CIOs are more than technology jocks. They're supposed to be heavily vested in business process and exhibit a mastery of the business.

In my last position, I knew more about the CFO's shop than the CFO--who was no slouch! Show me a CFO who knows more about technology than a CIO should, and I'll show you a very poor CIO.

Our CEO came to me for business intelligence based on the organization's financial data. One of my CIO colleagues couldn't understand why I was so heavily involved in corporate risk management, financial analysis, and a part of all key strategy meetings convened by the CEO. He always wanted to know when I would get back into IT! More than once I tried to gently suggest he was more of an IT Director than a CIO.

This reminds me of an interesting past experience. I had a Fortune 500 client--a CIO--who was...disappointing. To the corporate management team he MUST have been a cracker jack technologist, because he didn't understand anyone's business, let alone theirs.

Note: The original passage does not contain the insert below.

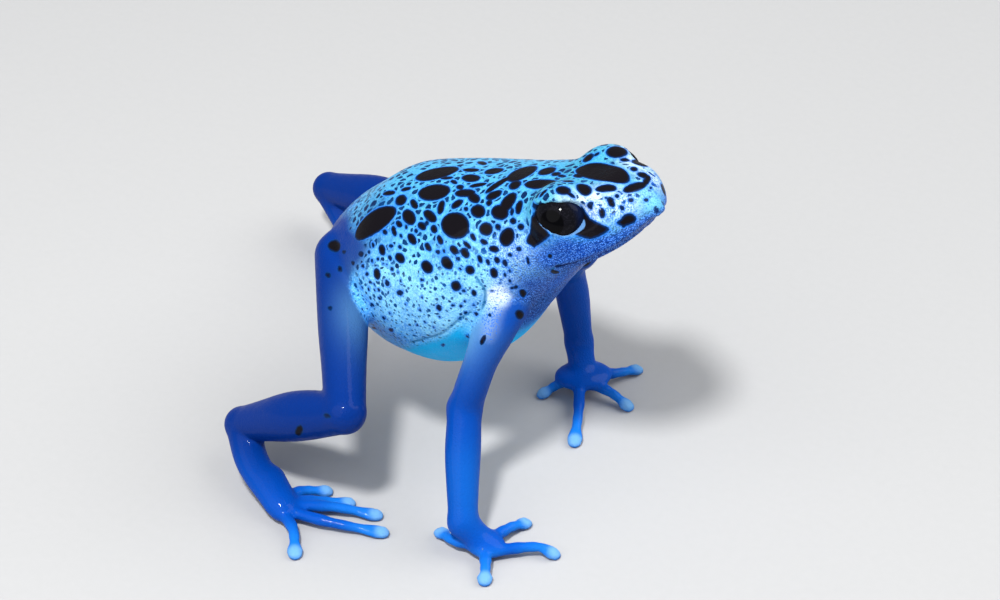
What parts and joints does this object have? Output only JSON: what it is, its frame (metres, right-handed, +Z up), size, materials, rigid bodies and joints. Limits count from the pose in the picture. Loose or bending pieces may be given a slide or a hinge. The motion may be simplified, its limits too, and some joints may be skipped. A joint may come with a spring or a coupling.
{
  "type": "blue poison dart frog model",
  "caption": "Still life-size poison dart frog standing alert on splayed legs, head raised, rounded finger and toe discs flat on the floor.",
  "frame": {"origin": "centre of the bounding box at floor level, z = 0 under the hands and feet", "axes": "+X forward along the body's heading, +Y to the animal's left, +Z up"},
  "size_m": [0.0552, 0.0478, 0.0359],
  "materials": {
    "skin": "moist satin skin, sky blue back with near-black spots, deep blue limbs",
    "eye": "wet black gloss"
  },
  "bodies": {
    "root": {"torso": "skin", "head": "skin", "eye_right": "eye", "eye_left": "eye", "upper_arm_right": "skin", "forearm_right": "skin", "hand_right": "skin", "upper_arm_left": "skin", "forearm_left": "skin", "hand_left": "skin", "thigh_right": "skin", "shank_right": "skin", "tarsus_right": "skin", "foot_right": "skin", "thigh_left": "skin", "shank_left": "skin", "tarsus_left": "skin", "foot_left": "skin"}
  },
  "joints": []
}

To his IT staff he was viewed as a cracker jack "management guy," because he didn't know technology.

There are a lot of these folks around.
robin oliver
robin oliver,
User Rank: Apprentice
7/10/2012 | 7:45:19 PM
re: Why CMOs and CFOs Will Rule Above CIOs
The domain of the CIO really services the needs of the CMO, the CFO, and the COO. And ideally, the CIO provides the entire organization with the capabilities to deliver relevant information for guidance and decision-making to the global domain of the CEO...

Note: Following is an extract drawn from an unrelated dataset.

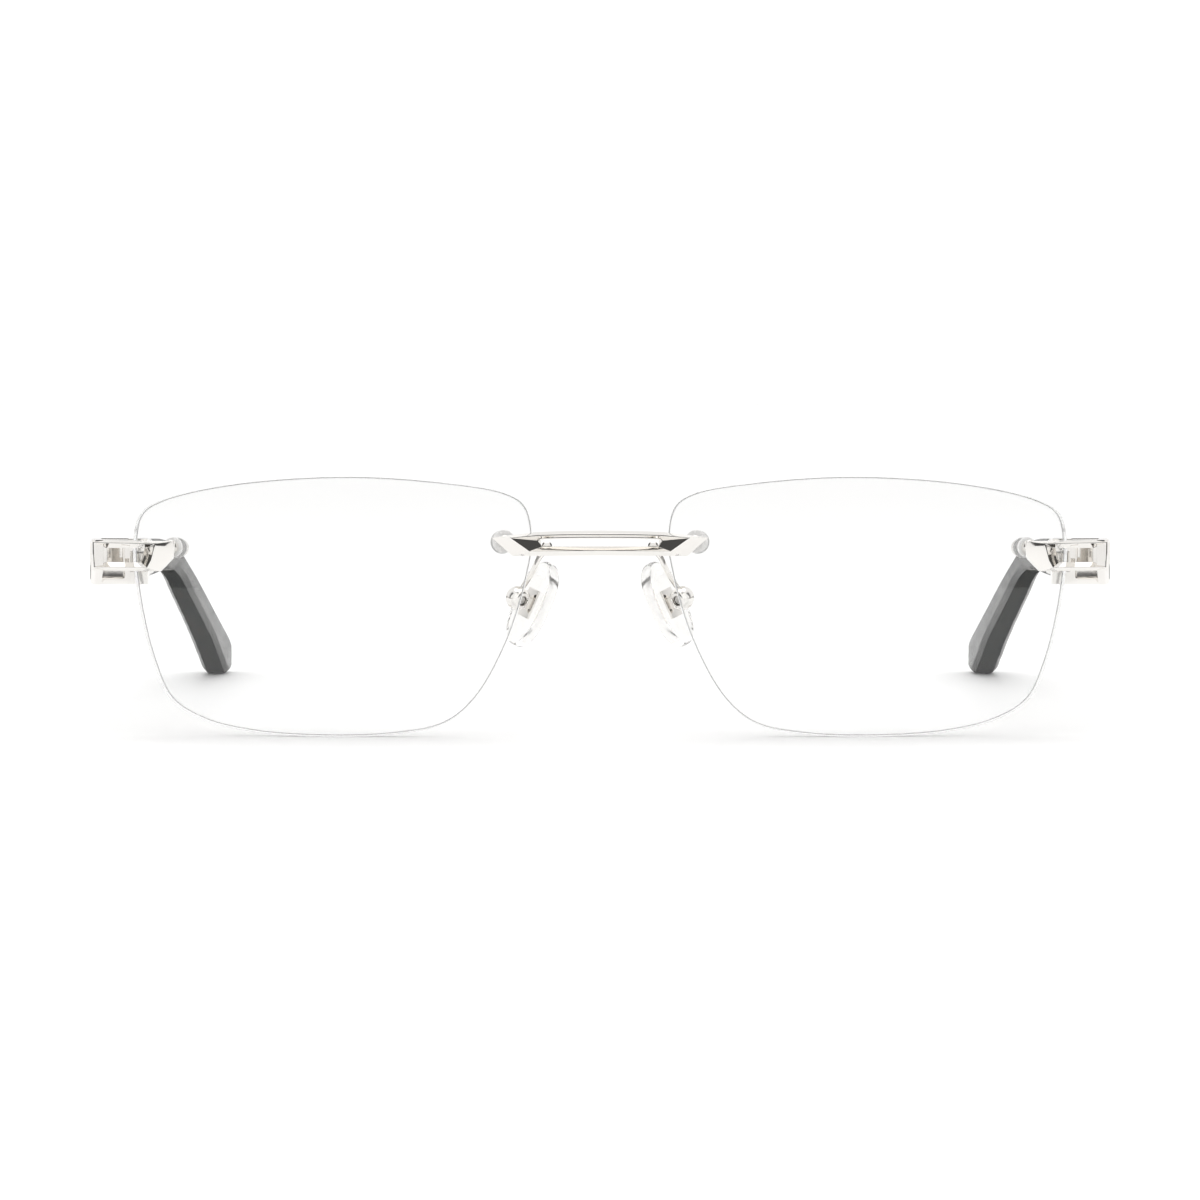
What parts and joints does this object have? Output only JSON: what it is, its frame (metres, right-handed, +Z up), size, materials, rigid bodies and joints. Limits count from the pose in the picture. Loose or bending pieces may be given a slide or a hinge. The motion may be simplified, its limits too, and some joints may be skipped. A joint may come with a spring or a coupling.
{
  "type": "rimless eyeglasses",
  "caption": "Rimless eyeglasses with clear wrapped lenses, an open faceted metal bridge, windowed endpieces, adjustable nose pads and folding metal and black horn temples.",
  "frame": {"origin": "middle of the footprint's bounding box on the table that the lenses' lower edges and the temple tips stand on", "axes": "+X to the wearer's left, +Y from the front towards the temple tips, +Z up"},
  "size_m": [0.1426, 0.1542, 0.036],
  "materials": {
    "polished_silver": "mirror-polished silver-coloured metal",
    "clear_lens": "clear polished optical plastic with a satin ground edge",
    "clear_nylon": "clear nylon",
    "clear_silicone": "clear soft silicone",
    "black_horn": "polished near-black horn"
  },
  "bodies": {
    "front": {"bridge": "polished_silver", "lens_left": "clear_lens", "nose_bushing_left": "clear_nylon", "nose_washer_left": "clear_nylon", "nose_nut_left": "polished_silver", "outer_bushing_left": "clear_nylon", "outer_washer_left": "clear_nylon", "outer_nut_left": "polished_silver", "endpiece_left": "polished_silver", "hinge_screw_left": "polished_silver", "lower_hinge_washer_left": "clear_nylon", "upper_hinge_washer_left": "clear_nylon", "pad_arm_left": "polished_silver", "pad_box_left": "polished_silver", "pad_screw_left": "polished_silver", "lens_right": "clear_lens", "nose_bushing_right": "clear_nylon", "nose_washer_right": "clear_nylon", "nose_nut_right": "polished_silver", "outer_bushing_right": "clear_nylon", "outer_washer_right": "clear_nylon", "outer_nut_right": "polished_silver", "endpiece_right": "polished_silver", "hinge_screw_right": "polished_silver", "lower_hinge_washer_right": "clear_nylon", "upper_hinge_washer_right": "clear_nylon", "pad_arm_right": "polished_silver", "pad_box_right": "polished_silver", "pad_screw_right": "polished_silver"},
    "temple_left": {"temple_ferrule_left": "polished_silver", "temple_horn_left": "black_horn", "front_rivet_left": "polished_silver", "rear_rivet_left": "polished_silver"},
    "pad_left": {"nose_pad_left": "clear_silicone", "pad_insert_left": "polished_silver"},
    "temple_right": {"temple_ferrule_right": "polished_silver", "temple_horn_right": "black_horn", "front_rivet_right": "polished_silver", "rear_rivet_right": "polished_silver"},
    "pad_right": {"nose_pad_right": "clear_silicone", "pad_insert_right": "polished_silver"}
  },
  "joints": [
    {"name": "left_temple_hinge", "type": "hinge", "parent": "front", "child": "temple_left", "pos_m": [0.0641, -0.0607, 0.0239], "axis": [0, 0, 1], "range_deg": [0, 88]},
    {"name": "right_temple_hinge", "type": "hinge", "parent": "front", "child": "temple_right", "pos_m": [-0.0641, -0.0607, 0.0239], "axis": [0, 0, -1], "range_deg": [0, 82]},
    {"name": "left_pad_rock", "type": "hinge", "parent": "front", "child": "pad_left", "pos_m": [0.01143, -0.06727, 0.01891], "axis": [0.537, 0.809, 0.2391], "range_deg": [-10, 10]},
    {"name": "right_pad_rock", "type": "hinge", "parent": "front", "child": "pad_right", "pos_m": [-0.01143, -0.06727, 0.01891], "axis": [-0.537, 0.809, 0.2391], "range_deg": [-10, 10]}
  ]
}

If the attentions that are given to marketing, finance, and operations are varied and whimsical over relatively short periods of time, I can see how it would become very easy to hammer the CIO and the relatively limited resources of the CIO's domain. The reasons for why the CIO's decisions are considered sound (or not) will depend entirely upon the perspective of his clients across the enterprise...

While the chiefs of marketing, finance, and operations may find it individually convenient to directly manage their own information systems and technologies investment, development, and maintenance, there are a couple of things to consider when the CMO, CFO, and COO incorporate the CIO's domain into their own...

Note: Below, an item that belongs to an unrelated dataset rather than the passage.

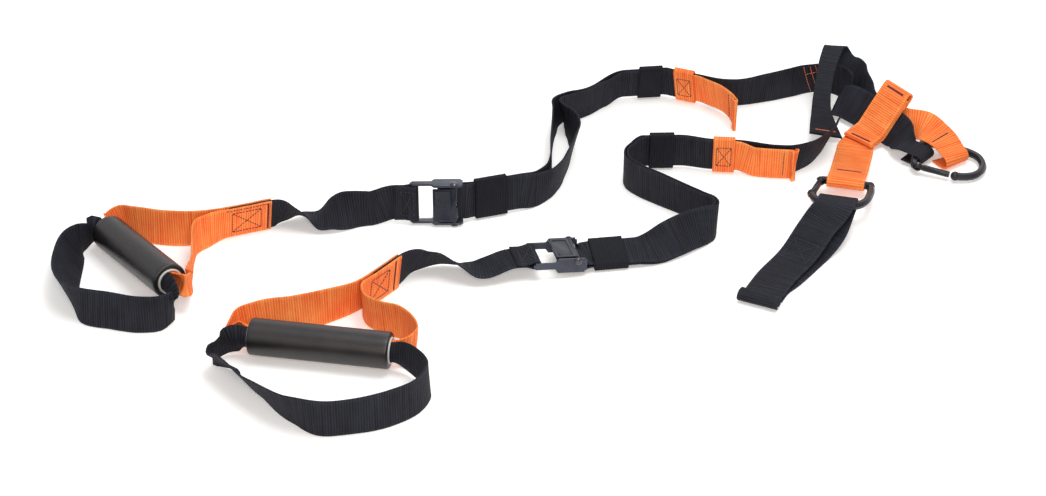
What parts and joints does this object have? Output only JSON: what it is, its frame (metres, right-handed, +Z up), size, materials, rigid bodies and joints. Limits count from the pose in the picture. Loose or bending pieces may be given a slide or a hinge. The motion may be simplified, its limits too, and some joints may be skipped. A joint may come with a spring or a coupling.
{
  "type": "suspension trainer",
  "caption": "Two webbing handles with foam grips and foot cradles on adjustable cam-buckle straps, joined at a sling knot to an anchor strap with carabiners and a padded door strap.",
  "frame": {"origin": "under the middle of the laid-out trainer's bounding box, on the surface it lies on", "axes": "+X from the handles to the anchor end, +Y to the upper strap's far side, +Z up"},
  "size_m": [0.9198, 0.6488, 0.0546],
  "materials": {
    "black_webbing": "woven polyester webbing with fine cross ribs",
    "buckle_grey": "blue-grey coated cast metal, satin",
    "carabiner_black": "black coated steel, semi-gloss",
    "foam_grey": "closed-cell foam, matt",
    "orange_webbing": "woven polyester webbing with fine cross ribs",
    "steel_grey": "bare steel, polished",
    "tube_white": "plain moulded plastic"
  },
  "bodies": {
    "straps": {"buckle_frame_a": "buckle_grey", "buckle_pin_a": "steel_grey", "buckle_spring_a": "steel_grey", "main_strap_a": "black_webbing", "pull_tab_a": "orange_webbing", "slider_a": "orange_webbing", "buckle_frame_b": "buckle_grey", "buckle_pin_b": "steel_grey", "buckle_spring_b": "steel_grey", "main_strap_b": "black_webbing", "pull_tab_b": "orange_webbing", "slider_b": "orange_webbing", "anchor_sling": "black_webbing", "sling_bight": "black_webbing", "anchor_strap": "orange_webbing", "anchor_loop": "orange_webbing", "carabiner_body_1": "carabiner_black", "gate_pin_1": "steel_grey"},
    "handle_a": {"lower_strap_a": "black_webbing", "handle_loop_a": "orange_webbing", "foot_cradle_a": "black_webbing"},
    "handle_b": {"lower_strap_b": "black_webbing", "handle_loop_b": "orange_webbing", "foot_cradle_b": "black_webbing"},
    "grip_a": {"grip_foam_a": "foam_grey", "grip_tube_a": "tube_white"},
    "grip_b": {"grip_foam_b": "foam_grey", "grip_tube_b": "tube_white"},
    "cam_a": {"buckle_cam_a": "buckle_grey"},
    "cam_b": {"buckle_cam_b": "buckle_grey"},
    "keeper_a_lower": {"keeper_a_lower": "black_webbing"},
    "keeper_a_upper": {"keeper_a_upper": "black_webbing"},
    "keeper_b_lower": {"keeper_b_lower": "black_webbing"},
    "keeper_b_upper": {"keeper_b_upper": "black_webbing"},
    "gate_1": {"gate_1": "carabiner_black"},
    "gate_2": {"gate_2": "carabiner_black"},
    "carabiner_2": {"carabiner_body_2": "carabiner_black", "gate_pin_2": "steel_grey", "captive_wire": "steel_grey"},
    "door_strap": {"door_strap": "black_webbing", "door_roll": "black_webbing"}
  },
  "joints": [
    {"name": "handle_a_swing", "type": "hinge", "parent": "straps", "child": "handle_a", "pos_m": [-0.12105, 0.03106, 0.0244], "axis": [-0.0006, 0.03, 0.9996], "range_deg": [-45, 12]},
    {"name": "grip_a_spin", "type": "hinge", "parent": "handle_a", "child": "grip_a", "pos_m": [-0.37875, -0.068, 0.0245], "axis": [0.5687, -0.818, 0.0857], "continuous": true},
    {"name": "cam_a_lever", "type": "hinge", "parent": "straps", "child": "cam_a", "pos_m": [-0.08167, 0.02755, 0.02453], "axis": [-0.0006, 0.03, 0.9996], "range_deg": [0, 60], "stiffness_Nm_per_rad": 0.02, "springref_deg": -17.19},
    {"name": "handle_b_swing", "type": "hinge", "parent": "straps", "child": "handle_b", "pos_m": [-0.00449, -0.05307, 0.01454], "axis": [-0.2149, 0.9747, -0.0607], "range_deg": [0, 110]},
    {"name": "grip_b_spin", "type": "hinge", "parent": "handle_b", "child": "grip_b", "pos_m": [-0.19675, -0.2085, 0.02], "axis": [0.9836, -0.1802, 0], "continuous": true},
    {"name": "cam_b_lever", "type": "hinge", "parent": "straps", "child": "cam_b", "pos_m": [0.03408, -0.0445, 0.01568], "axis": [-0.2149, 0.9747, -0.0607], "range_deg": [0, 60], "stiffness_Nm_per_rad": 0.02, "springref_deg": -17.19},
    {"name": "keeper_a_lower_slide", "type": "slide", "parent": "straps", "child": "keeper_a_lower", "axis": [0.9407, 0.3391, -0.0109], "range_m": [0, 0.01]},
    {"name": "keeper_a_upper_slide", "type": "slide", "parent": "straps", "child": "keeper_a_upper", "axis": [0.9926, 0.1211, 0], "range_m": [-0.013, 0.001]},
    {"name": "keeper_b_lower_slide", "type": "slide", "parent": "straps", "child": "keeper_b_lower", "axis": [0.9881, 0.1537, 0], "range_m": [0, 0.01]},
    {"name": "keeper_b_upper_slide", "type": "slide", "parent": "straps", "child": "keeper_b_upper", "axis": [0.9996, 0.0294, 0], "range_m": [-0.004, 0.005]},
    {"name": "gate_1_swing", "type": "hinge", "parent": "straps", "child": "gate_1", "pos_m": [0.38759, 0.12687, 0.00968], "axis": [0.0664, -0.0222, 0.9975], "range_deg": [0, 22], "stiffness_Nm_per_rad": 0.03, "springref_deg": -11.46},
    {"name": "gate_2_swing", "type": "hinge", "parent": "carabiner_2", "child": "gate_2", "pos_m": [0.28446, 0.08869, 0.01478], "axis": [0.0451, 0.1681, 0.9847], "range_deg": [0, 25], "stiffness_Nm_per_rad": 0.03, "springref_deg": -11.46},
    {"name": "carabiner_2_swing", "type": "hinge", "parent": "straps", "child": "carabiner_2", "pos_m": [0.30975, 0.0865, 0.014], "axis": [-0.9659, 0.259, 0], "range_deg": [-15, 15]},
    {"name": "door_strap_swing", "type": "hinge", "parent": "carabiner_2", "child": "door_strap", "pos_m": [0.29356, 0.0261, 0.02505], "axis": [-0.9659, 0.259, 0], "range_deg": [-5, 5]}
  ]
}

First is that they will not likely be any happier with the new resource allocations they get in terms of funds and competent staff. Second is that enterprise level information systems planning and implementation will become less unified as enterprise level adherence to "standards" become less important and erodes. Third is that many CMOs, CFOs, and COOs will find that the host of issues that the CIO is managing (or ought to be managing: what information is critical or useful to decision-making in each client domain of the enterprise and how does it get gathered and delivered in a timely and relatively convenient way to those who need that information to act on... including the CEO and owners of the enterprise) will become their own and a new distraction to their operational mission...

Ultimately, the arrangement that works (partnership in the C-team OR incorporation into the domains of marketing, finance, and operations OR someplace in between) will hang, as it usually does, on the right balance of authority and the related responsibility for producing favorable results...

The irony here is that the CEO who questions the need for a CIO will find herself or himself the new CIO if any of the chiefs are not happy with the results of diminution of the CIO. And few CEOs are really up to that as the issues tend to be complex and technical...
User Rank: Strategist
7/10/2012 | 1:59:49 PM
re: Why CMOs and CFOs Will Rule Above CIOs
Those same fluid job characteristics used to describe marketing have been used to describe IT for years (don't understand it, no problem in six months it will be different and the technology will be outdated). But the difference between the CMO and CIO should not be in selecting the technologies to use but in understanding how they are implemented for optimum benefit. This is the failure point in populating the CIO with MBAs as opposed to engineers (MSc or BSc) who should understand how to implement the underlying technology layer (typically filling your CTO positions). When I used the term "failure point" I'm referring to that diminished opinion of the CIO role and function as described in the article because I believe it is accurately representative on a large scale.